The pattern across all of them: detection is about correlation, not any single check. A user can buy a fresh residential IP per account and spoof the device profile, but the more layers they fake, the more surfaces they have to keep consistent across every account. A coherent device that surfaces behind eight "different" signups, or a footprint that repeats just often enough, is the disagreement a multi-signal read catches, and consistency at scale is exactly what gives the operation away.

At a glance, the indicators that move the needle most when you read across accounts, and the risk each carries:

What you can read across accounts	Why it points to one user	Risk it carries
The same device behind several "separate" accounts	one hand on the keyboard, not many people	High
An anti-detect browser or a spoofed device profile	a profile rebuilt to look unique per account	High
A VPN, anonymous proxy, or datacenter connection	network cover routed under each account	High
The same network footprint behind many "new" accounts	a farm working from one place	Medium-High
A burst of signups minutes apart from one footprint	automation, not organic growth	Medium-High
A registration region that disagrees with the network origin	one place reused behind many faked locations	Medium-High
A reused card, payout destination, or referral code across accounts	the same hand funding or cashing out	Medium
Near-identical contact or address details across accounts	accounts minted from one template	Medium

No single row is proof.

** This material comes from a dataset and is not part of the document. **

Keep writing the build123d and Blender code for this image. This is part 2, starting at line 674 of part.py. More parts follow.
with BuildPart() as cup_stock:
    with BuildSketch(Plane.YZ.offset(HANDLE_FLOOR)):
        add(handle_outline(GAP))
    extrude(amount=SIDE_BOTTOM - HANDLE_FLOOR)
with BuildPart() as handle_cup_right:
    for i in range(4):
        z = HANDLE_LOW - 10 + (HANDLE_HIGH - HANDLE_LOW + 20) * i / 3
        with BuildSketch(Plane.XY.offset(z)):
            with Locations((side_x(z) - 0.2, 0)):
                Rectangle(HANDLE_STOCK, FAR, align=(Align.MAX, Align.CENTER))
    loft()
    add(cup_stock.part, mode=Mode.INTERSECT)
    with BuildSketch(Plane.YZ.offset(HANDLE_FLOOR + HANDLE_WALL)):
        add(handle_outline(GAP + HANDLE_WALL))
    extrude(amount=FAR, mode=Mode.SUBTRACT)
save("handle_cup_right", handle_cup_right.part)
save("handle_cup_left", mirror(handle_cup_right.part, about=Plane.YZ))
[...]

A real user can sit behind a VPN, and two genuine users can share a household network. The read is correlation: an account that lights up several rows at once, especially a device already seen behind other accounts, is the one worth holding.

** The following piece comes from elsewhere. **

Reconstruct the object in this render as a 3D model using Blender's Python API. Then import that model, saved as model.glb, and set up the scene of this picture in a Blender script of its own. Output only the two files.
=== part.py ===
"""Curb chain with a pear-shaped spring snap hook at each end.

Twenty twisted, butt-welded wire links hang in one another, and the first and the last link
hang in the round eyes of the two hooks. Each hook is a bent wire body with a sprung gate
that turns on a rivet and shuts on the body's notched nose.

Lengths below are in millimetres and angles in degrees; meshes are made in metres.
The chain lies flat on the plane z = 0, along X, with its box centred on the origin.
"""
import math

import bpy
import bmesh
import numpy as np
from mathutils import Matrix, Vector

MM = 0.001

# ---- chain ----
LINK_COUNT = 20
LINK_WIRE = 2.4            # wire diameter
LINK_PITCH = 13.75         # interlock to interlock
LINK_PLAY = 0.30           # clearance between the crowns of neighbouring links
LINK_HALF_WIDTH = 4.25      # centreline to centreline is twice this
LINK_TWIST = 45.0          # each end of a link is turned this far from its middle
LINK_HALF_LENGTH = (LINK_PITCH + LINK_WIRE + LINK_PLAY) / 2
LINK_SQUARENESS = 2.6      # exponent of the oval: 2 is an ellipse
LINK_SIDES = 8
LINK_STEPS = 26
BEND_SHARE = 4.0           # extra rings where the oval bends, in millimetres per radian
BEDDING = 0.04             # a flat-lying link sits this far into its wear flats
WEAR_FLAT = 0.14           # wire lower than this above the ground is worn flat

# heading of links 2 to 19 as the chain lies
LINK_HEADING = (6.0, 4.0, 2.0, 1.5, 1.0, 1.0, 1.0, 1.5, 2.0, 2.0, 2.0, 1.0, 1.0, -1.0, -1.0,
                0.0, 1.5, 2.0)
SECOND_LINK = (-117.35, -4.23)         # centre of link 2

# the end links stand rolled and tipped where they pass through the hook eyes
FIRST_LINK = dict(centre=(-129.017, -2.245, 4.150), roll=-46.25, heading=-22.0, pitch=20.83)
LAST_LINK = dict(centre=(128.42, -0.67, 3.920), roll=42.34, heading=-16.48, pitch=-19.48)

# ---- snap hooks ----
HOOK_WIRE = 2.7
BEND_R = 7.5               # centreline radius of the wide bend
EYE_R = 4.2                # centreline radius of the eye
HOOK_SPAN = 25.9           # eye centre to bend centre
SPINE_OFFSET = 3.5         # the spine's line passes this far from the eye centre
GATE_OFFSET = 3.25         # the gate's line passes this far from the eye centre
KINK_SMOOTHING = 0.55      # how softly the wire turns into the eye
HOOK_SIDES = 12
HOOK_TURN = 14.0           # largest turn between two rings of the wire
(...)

Why does IP-based detection fail?

IP-based detection fails because a shared IP no longer means a shared person, and a unique IP no longer means a unique person. The oldest heuristic, "block duplicate IPs," breaks for two structural reasons, both getting worse.

Carrier-grade NAT (CGNAT) makes shared IPs normal. To conserve scarce IPv4 addresses, ISPs route many subscribers through a single public IP. The address range reserved for this, 100.64.0.0/10, defined in RFC 6598 and standardized in 2012, exists precisely so providers can share addresses across customers. In practice, hundreds of unrelated people behind one mobile carrier or apartment-building gateway can present the same public IP. Block that IP for "multi-accounting" and you block a crowd of legitimate, unrelated users. Address sharing is now standard ISP practice, so a shared IP is weak evidence of a shared person.

Residential proxies make distinct IPs trivial. The mirror-image failure: a user routes each account through a different residential IP, so a "one IP, one account" rule sees a fresh, clean address every time and waves them all through. In 2026, IP rotation is cheap and widely available, which means IP uniqueness is no longer evidence of distinct people either.

The conclusion is uncomfortable for anyone relying on IP alone: the same IP does not prove the same person, and different IPs do not prove different people. IP is one weak signal among many. Durable detection has to anchor on the device and the broader signal stack, which is why a stable device identifier survives the exact rotation that defeats an IP rule.

How ShieldLabs detects multi-accounting

The hard part of multi-accounting is linkage: proving that eight "different" signups trace back to one hand on the keyboard after the user has cleared cookies, rotated IPs, and changed emails. ShieldLabs is the detection and prevention layer that does that linkage for you. Add one JavaScript snippet and tie it to a user account, so its pre-built patterns show which users are running several accounts and which anonymity tools they lean on.

At the center is a persistent device identifier that links a "fresh" visit back to a returning device even after cleared cookies and rotated IPs, the exact disposable layers a user counts on to look like many people. Around that identifier, each visit returns a risk score that weighs the inconsistencies and flags the session when one user is running many accounts behind masked IPs and spoofed fingerprints. All of it happens in the background, with no friction for the visitor. The score travels with a full set of anonymity signals, including VPN detection, anonymous proxy detection, datacenter IP detection, and others.

Each scored visit comes back with the visitor, the device behind it, a score from 0 to 100, and the named signals that moved it:

{
  "request_id": "3e8f1a90-2c47-4b6d-9f02-7a1c8e5d4b63",
  "visitor_id": "d4a7c218-6b93-4e51-8c0a-2f9b6d31e470",
  "device_id": "5b9e2c84-1f76-4a30-bd58-9c0e7a4f2d11",
  "score": 88,
  "connection_type": "vpn",
  "antidetect_browser": true,
  "signals": ["antidetect", "vpn"],
  "timestamp": "2026-06-11T10:15:00Z"
}

The same device_id surfacing under a fresh email and a rotated IP is the link those resets were meant to break. You read the response, or the same payload delivered to a webhook, and decide, by your own rules, what a linked account gets; ShieldLabs returns the evidence, your rules act on it.

The analytics dashboard lets your team assess overall traffic quality and patterns and quickly tell anonymous traffic from clean traffic, as a trend over time rather than one visit at a time.

All of it, the risk score, the identifiers, and the named anonymity signals, is available through an API and webhooks, so your team can readily prevent multi-accounting and other abuse and fraud.